I reckon I have moved slightly too far away to get into my old school though. Just slightly, only a few metres in it, but just out of the catchment area.
So that leaves the other local schools. I have been earwigging in the local cafes for morsels of information, and asking the neighbours. I even asked an eleven year old yesterday what school he went to, and if he liked it. I’m not sure he quite understood the gravity of my questioning. It was a bit like that time in Japan when I was visiting a primary school and my tour guide for the day was a six year old with a note-perfect American accent, having lived for several years in Texas. Mistaking his faultless English for a maturity he did not possess, I asked him what he thought of the city of Houston during his time living there, and he replied that it had a swimming pool. Incidentally, I went there many years later, and I never found that swimming pool.

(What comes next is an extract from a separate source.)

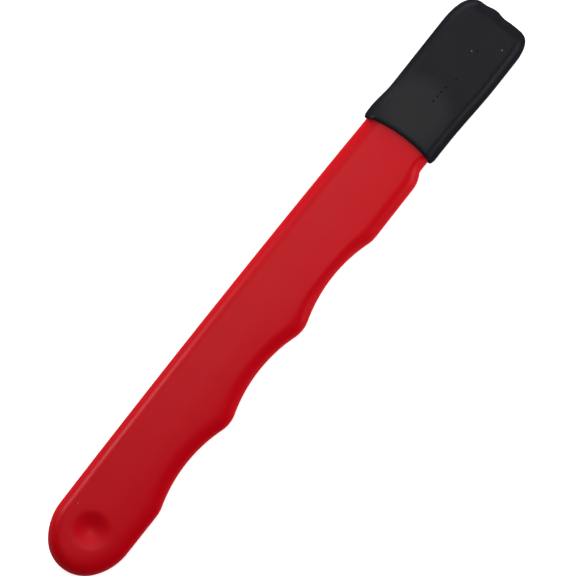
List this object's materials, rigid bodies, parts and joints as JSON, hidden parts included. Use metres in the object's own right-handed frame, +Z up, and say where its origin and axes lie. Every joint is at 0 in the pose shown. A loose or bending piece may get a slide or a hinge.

There are so many things to consider. How convenient is it for me, for my mother (who will inevitably be doing most of the school runs), what does the Ofsted report say? What is the demographic? Will it damage my left wing credentials to have a child in a school dominated by White British children? HOW IS HE GOING TO LEARN NOT TO BE RACIST?
Perhaps the answer is clear, just send him to the nearest reasonable school and hope for the best. That’s what everyone else does, right? Right?
As my mother always says, it didn’t do me any harm.
2 Comments Add yours
Lol. I ended up back in the area I lived as a child after meeting my OH – a farmer, so he can’t really move the farm. N goes to the primary school his cousins went to/are at and his dad and siblings went to. It has moved building since those days though. The catchment secondary school is the one I went to as well (although 9 years after the OH). Thankfully all the teachers have left since the OH’s days, and by the time N is secondary age, I’m sure the last ones of my day will have retired too.
I actually ended up working at my old secondary school and it was fine. I did love secondary school though, whereas I was less keen on my primary school, so I guess the thought of Piglet going to the same one makes me think about how I didn’t really think it was all that great, but to be honest it’s looking unlikely that he would get in there anyway as we are out of the catchment area. Thanks for commenting!